Structured object records
━━━━━━━━

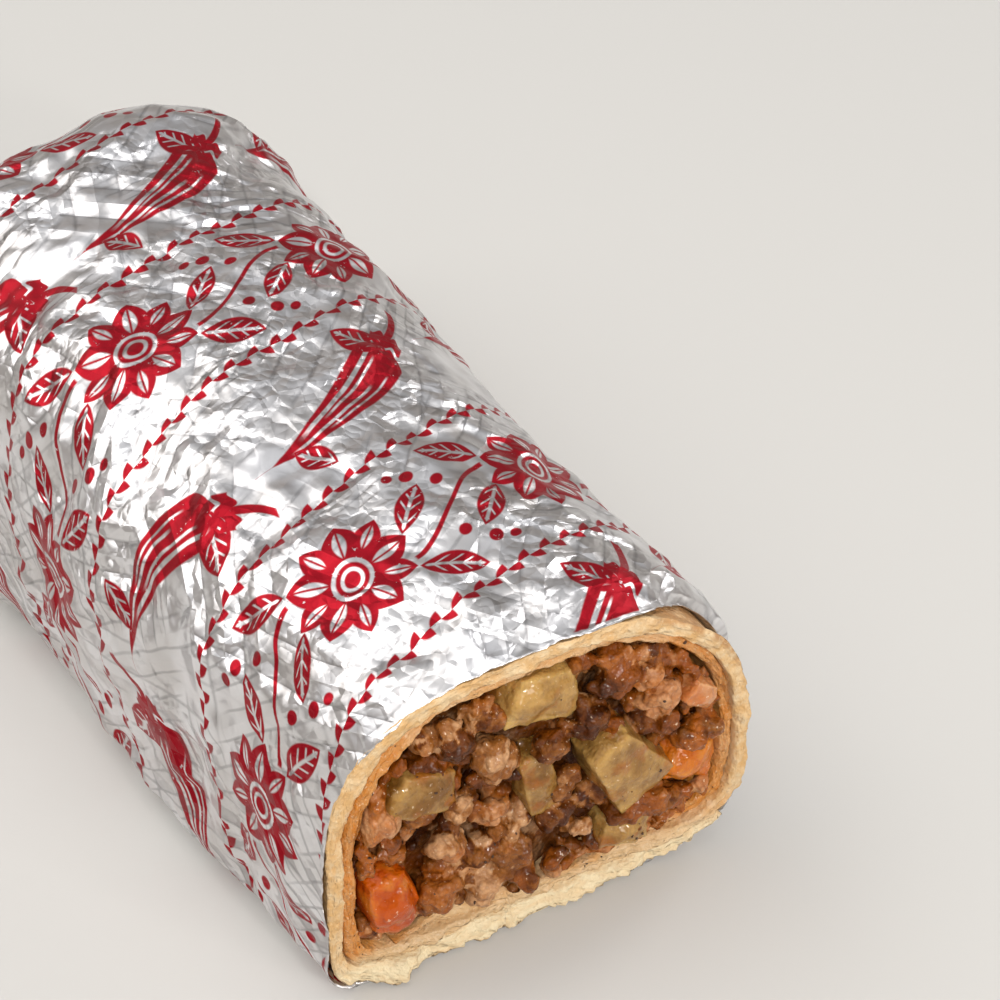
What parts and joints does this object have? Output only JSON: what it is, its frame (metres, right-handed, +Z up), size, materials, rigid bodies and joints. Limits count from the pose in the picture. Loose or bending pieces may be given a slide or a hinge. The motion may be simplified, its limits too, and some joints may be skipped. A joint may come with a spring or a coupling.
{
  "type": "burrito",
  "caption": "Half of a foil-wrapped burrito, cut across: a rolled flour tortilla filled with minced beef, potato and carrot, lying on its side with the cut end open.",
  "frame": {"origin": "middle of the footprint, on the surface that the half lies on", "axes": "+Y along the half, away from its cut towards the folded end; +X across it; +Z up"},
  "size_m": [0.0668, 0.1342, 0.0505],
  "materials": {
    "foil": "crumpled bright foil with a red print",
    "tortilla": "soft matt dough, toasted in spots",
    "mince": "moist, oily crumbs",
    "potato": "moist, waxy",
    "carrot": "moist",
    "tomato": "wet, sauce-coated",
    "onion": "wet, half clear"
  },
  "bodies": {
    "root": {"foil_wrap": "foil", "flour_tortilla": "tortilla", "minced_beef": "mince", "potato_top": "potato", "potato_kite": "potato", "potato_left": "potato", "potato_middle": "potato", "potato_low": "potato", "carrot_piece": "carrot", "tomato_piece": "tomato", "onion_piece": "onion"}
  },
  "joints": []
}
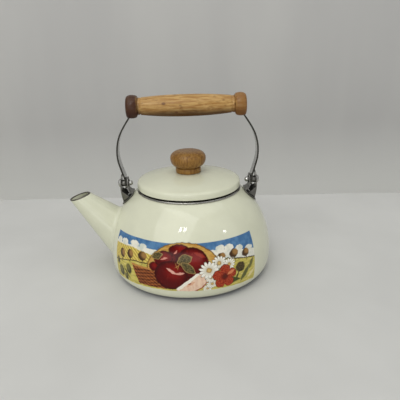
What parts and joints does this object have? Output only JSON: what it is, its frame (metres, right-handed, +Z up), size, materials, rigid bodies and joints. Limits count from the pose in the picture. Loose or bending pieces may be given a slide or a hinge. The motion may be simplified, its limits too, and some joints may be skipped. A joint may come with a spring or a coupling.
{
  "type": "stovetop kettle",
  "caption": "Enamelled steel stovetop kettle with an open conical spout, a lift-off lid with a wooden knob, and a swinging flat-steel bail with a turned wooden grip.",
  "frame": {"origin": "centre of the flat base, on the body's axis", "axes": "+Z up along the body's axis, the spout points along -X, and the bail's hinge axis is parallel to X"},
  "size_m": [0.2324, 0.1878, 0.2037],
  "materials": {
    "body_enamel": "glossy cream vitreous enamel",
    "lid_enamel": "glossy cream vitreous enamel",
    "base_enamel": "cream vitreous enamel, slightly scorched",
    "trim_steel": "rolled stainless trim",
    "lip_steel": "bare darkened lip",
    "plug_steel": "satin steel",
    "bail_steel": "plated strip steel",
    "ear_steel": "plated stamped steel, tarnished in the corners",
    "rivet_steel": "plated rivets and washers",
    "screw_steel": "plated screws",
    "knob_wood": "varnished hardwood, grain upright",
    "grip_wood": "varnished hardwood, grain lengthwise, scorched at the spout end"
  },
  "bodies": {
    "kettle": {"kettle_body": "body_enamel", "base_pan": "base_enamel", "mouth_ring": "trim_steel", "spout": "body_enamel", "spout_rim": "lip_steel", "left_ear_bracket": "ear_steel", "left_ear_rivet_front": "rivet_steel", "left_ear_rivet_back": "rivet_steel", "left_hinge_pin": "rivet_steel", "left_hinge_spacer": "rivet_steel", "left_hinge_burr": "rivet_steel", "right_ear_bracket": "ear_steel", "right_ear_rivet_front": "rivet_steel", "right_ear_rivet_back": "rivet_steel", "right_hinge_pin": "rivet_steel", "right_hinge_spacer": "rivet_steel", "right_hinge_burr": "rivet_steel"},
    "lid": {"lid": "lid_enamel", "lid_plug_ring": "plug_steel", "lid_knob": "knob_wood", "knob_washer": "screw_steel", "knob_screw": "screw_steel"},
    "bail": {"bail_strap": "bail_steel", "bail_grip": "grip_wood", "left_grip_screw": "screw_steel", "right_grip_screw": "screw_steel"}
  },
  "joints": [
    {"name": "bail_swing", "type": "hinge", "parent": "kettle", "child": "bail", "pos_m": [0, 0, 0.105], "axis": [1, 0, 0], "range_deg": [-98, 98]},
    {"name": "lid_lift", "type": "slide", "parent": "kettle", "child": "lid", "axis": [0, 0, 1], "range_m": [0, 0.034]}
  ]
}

━━━━━━━━

→ GOAL
Each line of the listing above should be output exactly.

→ CORRECT OUTPUT
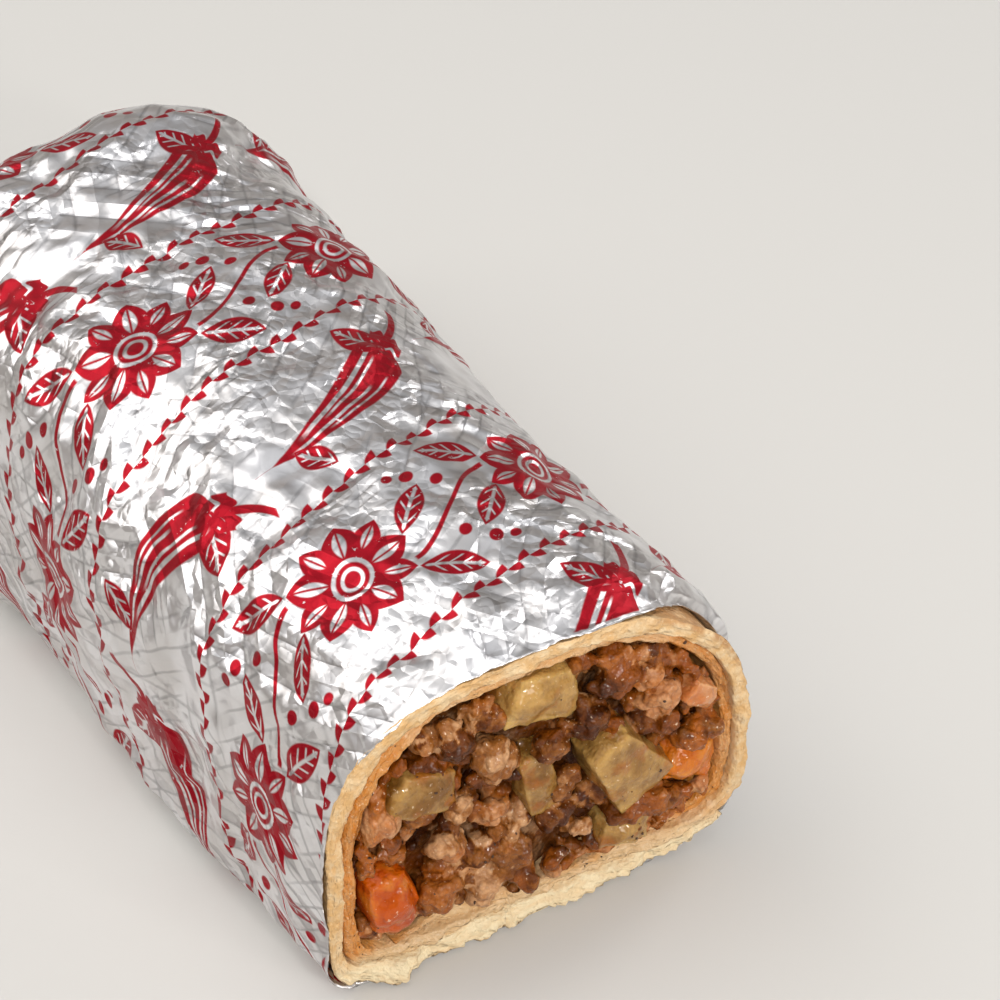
What parts and joints does this object have? Output only JSON: what it is, its frame (metres, right-handed, +Z up), size, materials, rigid bodies and joints. Limits count from the pose in the picture. Loose or bending pieces may be given a slide or a hinge. The motion may be simplified, its limits too, and some joints may be skipped. A joint may come with a spring or a coupling.
{
  "type": "burrito",
  "caption": "Half of a foil-wrapped burrito, cut across: a rolled flour tortilla filled with minced beef, potato and carrot, lying on its side with the cut end open.",
  "frame": {"origin": "middle of the footprint, on the surface that the half lies on", "axes": "+Y along the half, away from its cut towards the folded end; +X across it; +Z up"},
  "size_m": [0.0668, 0.1342, 0.0505],
  "materials": {
    "foil": "crumpled bright foil with a red print",
    "tortilla": "soft matt dough, toasted in spots",
    "mince": "moist, oily crumbs",
    "potato": "moist, waxy",
    "carrot": "moist",
    "tomato": "wet, sauce-coated",
    "onion": "wet, half clear"
  },
  "bodies": {
    "root": {"foil_wrap": "foil", "flour_tortilla": "tortilla", "minced_beef": "mince", "potato_top": "potato", "potato_kite": "potato", "potato_left": "potato", "potato_middle": "potato", "potato_low": "potato", "carrot_piece": "carrot", "tomato_piece": "tomato", "onion_piece": "onion"}
  },
  "joints": []
}
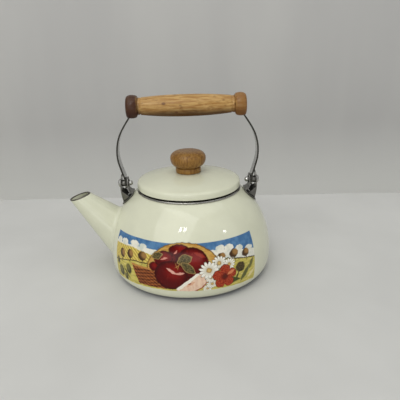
What parts and joints does this object have? Output only JSON: what it is, its frame (metres, right-handed, +Z up), size, materials, rigid bodies and joints. Limits count from the pose in the picture. Loose or bending pieces may be given a slide or a hinge. The motion may be simplified, its limits too, and some joints may be skipped. A joint may come with a spring or a coupling.
{
  "type": "stovetop kettle",
  "caption": "Enamelled steel stovetop kettle with an open conical spout, a lift-off lid with a wooden knob, and a swinging flat-steel bail with a turned wooden grip.",
  "frame": {"origin": "centre of the flat base, on the body's axis", "axes": "+Z up along the body's axis, the spout points along -X, and the bail's hinge axis is parallel to X"},
  "size_m": [0.2324, 0.1878, 0.2037],
  "materials": {
    "body_enamel": "glossy cream vitreous enamel",
    "lid_enamel": "glossy cream vitreous enamel",
    "base_enamel": "cream vitreous enamel, slightly scorched",
    "trim_steel": "rolled stainless trim",
    "lip_steel": "bare darkened lip",
    "plug_steel": "satin steel",
    "bail_steel": "plated strip steel",
    "ear_steel": "plated stamped steel, tarnished in the corners",
    "rivet_steel": "plated rivets and washers",
    "screw_steel": "plated screws",
    "knob_wood": "varnished hardwood, grain upright",
    "grip_wood": "varnished hardwood, grain lengthwise, scorched at the spout end"
  },
  "bodies": {
    "kettle": {"kettle_body": "body_enamel", "base_pan": "base_enamel", "mouth_ring": "trim_steel", "spout": "body_enamel", "spout_rim": "lip_steel", "left_ear_bracket": "ear_steel", "left_ear_rivet_front": "rivet_steel", "left_ear_rivet_back": "rivet_steel", "left_hinge_pin": "rivet_steel", "left_hinge_spacer": "rivet_steel", "left_hinge_burr": "rivet_steel", "right_ear_bracket": "ear_steel", "right_ear_rivet_front": "rivet_steel", "right_ear_rivet_back": "rivet_steel", "right_hinge_pin": "rivet_steel", "right_hinge_spacer": "rivet_steel", "right_hinge_burr": "rivet_steel"},
    "lid": {"lid": "lid_enamel", "lid_plug_ring": "plug_steel", "lid_knob": "knob_wood", "knob_washer": "screw_steel", "knob_screw": "screw_steel"},
    "bail": {"bail_strap": "bail_steel", "bail_grip": "grip_wood", "left_grip_screw": "screw_steel", "right_grip_screw": "screw_steel"}
  },
  "joints": [
    {"name": "bail_swing", "type": "hinge", "parent": "kettle", "child": "bail", "pos_m": [0, 0, 0.105], "axis": [1, 0, 0], "range_deg": [-98, 98]},
    {"name": "lid_lift", "type": "slide", "parent": "kettle", "child": "lid", "axis": [0, 0, 1], "range_m": [0, 0.034]}
  ]
}